Também André Biscaia, presidente da Associação Nacional das Unidades de Saúde Familiar (USF-AN )criticou o facto de as ULS terem um único conselho de administração e uma única direção clínica, que gerem tanto os hospitais como os centros de saúde. Ao Observador, André Biscaia, aponta como fragilidade “os hospitais não conhecerem a cultura dos cuidados de saúde primários” e, por isso, “deveriam existir várias direções clínicas, conhecedoras da cultura de cada instituição”. Há ainda o risco de a capacidade financeira dos centros de saúde ser desviada para os hospitais, para internamentos e serviços de urgência e aumentar desta forma o centralismo dos hospitais. O presidente da USF-NA acusou mesmo esta generalização das ULS ser uma decisão meramente política e não baseada em critérios técnicos. 

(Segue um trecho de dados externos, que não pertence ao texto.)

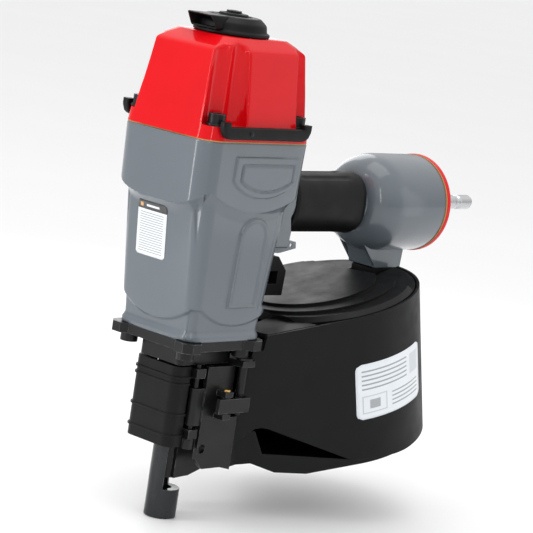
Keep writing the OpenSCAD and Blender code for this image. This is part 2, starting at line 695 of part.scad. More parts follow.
module support_post() color(steel) in_drum() translate([0, 0, 0.5]) cylinder(r = 5, h = 88);
module nail_support() color("#26272a") in_drum() difference() {
    union() {
        translate([0, 0, 14]) cylinder(r = 58, h = 3);
        translate([0, 0, 14]) cylinder(r = 9, h = 16);
        for (a = [0:60:300]) rotate([0, 0, a]) translate([8, -1, 16]) cube([46, 2, 4]);
    }
    translate([0, 0, 10]) cylinder(r = 5 + run_gap, h = 30);
}
module magazine_bolt() color(dark_steel) translate([lug_x, 0, 179.2]) rotate([180, 0, 0])
    socket_bolt(3, 20, 5.2, 5);

main_housing();
grip_sleeve();
head_gasket();
head_cap();
cap_bolts();
cap_washers();
guard_left();
guard_right();
exhaust_deflector();
deflector_screw();
head_valve();
head_valve_seal();
head_valve_spring();
cylinder_liner();
cylinder_collar();
drive_piston();
piston_ring();
driver_blade();
bumper();
nose_base();
nose_bolts();
nose_cover();
door_hinge_rod();
feed_door();
latch_post();
door_latch();
latch_pin();
contact_tip();
contact_arm();
arm_spring();
arm_guide();
adjuster_wheel();
trigger();
trigger_pin();
trigger_tongue();
tongue_pin();
valve_body();
valve_stem();
feed_cylinder();
feed_piston();
feed_pawl();
pawl_pin();
end_cap_gasket();
end_cap();
end_cap_screws();
air_plug();
magazine_body();
magazine_top_cap();
magazine_cover();
magazine_hinge_pin();
nail_support();
support_post();
magazine_bolt();
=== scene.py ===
import json
import math
import bpy
import bmesh
import numpy as np
from mathutils import Matrix, Vector


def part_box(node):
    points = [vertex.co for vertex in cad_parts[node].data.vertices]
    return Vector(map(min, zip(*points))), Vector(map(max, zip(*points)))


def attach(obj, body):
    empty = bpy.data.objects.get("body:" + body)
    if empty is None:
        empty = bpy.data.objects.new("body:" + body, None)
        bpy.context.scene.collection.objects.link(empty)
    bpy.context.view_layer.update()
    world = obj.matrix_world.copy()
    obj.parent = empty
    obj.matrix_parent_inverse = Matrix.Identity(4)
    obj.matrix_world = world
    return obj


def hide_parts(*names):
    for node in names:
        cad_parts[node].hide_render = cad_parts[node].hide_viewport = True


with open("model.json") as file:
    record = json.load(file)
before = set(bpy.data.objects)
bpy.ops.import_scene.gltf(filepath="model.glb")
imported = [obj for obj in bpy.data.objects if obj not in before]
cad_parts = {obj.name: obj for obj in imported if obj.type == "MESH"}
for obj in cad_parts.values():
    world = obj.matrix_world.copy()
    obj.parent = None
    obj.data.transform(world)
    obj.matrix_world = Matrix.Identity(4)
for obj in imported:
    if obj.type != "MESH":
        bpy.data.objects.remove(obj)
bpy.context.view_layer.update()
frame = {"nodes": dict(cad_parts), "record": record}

scene = bpy.context.scene
NODES = frame["nodes"]
RECORD = frame["record"]
BODY_OF = {n: b for b, ns in RECORD["behaviour"]["bodies"].items() for n in ns}
SLOT_OF = {s["node"]: s["material_slot"] for s in RECORD["subparts"]}
MM = 0.001
TAU = 2 * math.pi
MID_X = 1.5  # middle of the housing and the cap in X, in mm

# ---------------------------------------------------------------- camera

SENSOR_MM, FOCAL_PX, IMAGE_PX = 36.0, 2500, 533
AZ, EL, ROLL = math.radians(48.14), math.radians(9.16), math.radians(-8.75)
TARGET, DIST = Vector((0.07648, 0.0, 0.18841)), 1.89428
fwd = Vector((math.sin(AZ) * math.cos(EL), math.cos(AZ) * math.cos(EL), -math.sin(EL)))
right0 = fwd.cross(Vector((0, 0, 1))).normalized()
down0 = fwd.cross(right0)
right = right0 * math.cos(ROLL) + down0 * math.sin(ROLL)
down = -right0 * math.sin(ROLL) + down0 * math.cos(ROLL)
cam_data = bpy.data.cameras.new("camera")
cam = bpy.data.objects.new("camera", cam_data)
scene.collection.objects.link(cam)
cam_data.sensor_width = SENSOR_MM
cam_data.lens = SENSOR_MM * FOCAL_PX / IMAGE_PX
cam_data.clip_start, cam_data.clip_end = 0.05, 60
cam.matrix_world = Matrix(((right.x, -down.x, -fwd.x, 0), (right.y, -down.y, -fwd.y, 0),
                           (right.z, -down.z, -fwd.z, 0), (0, 0, 0, 1)))
cam.location = TARGET - fwd * DIST
scene.camera = cam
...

O problema está mais uma vez na implementação prática deste modelo e não no plano teórico das mesmas. Os estudos não são consensuais e são pouco otimistas e nenhum aponta garantias de sucesso seja ao nível do acesso das populações do sistema seja no acesso aos recursos.

Os “pés de galinha” desta importante reforma mencionada por Miguel Soares de Oliveira baseia-se em evidências concretas: “Temos ULS que ainda não têm orçamentos aprovados. Se no modelo antigo demora-se quase um ano a aprovar orçamento, num modelo novo, com novas formas de financiamento e de cálculo, não se adivinha grande sucesso”, conclui o médico. 

Além de tudo, a dimensão, complexidade e densidade de cada uma das ULS aconselham a que todas sejam consideradas de forma diferente. Se há ULS que apenas abrangem um município e uma grande densidade populacional, outras há que chegam a agregar mais de uma dezena de municípios e realidades territoriais significativamente distintas.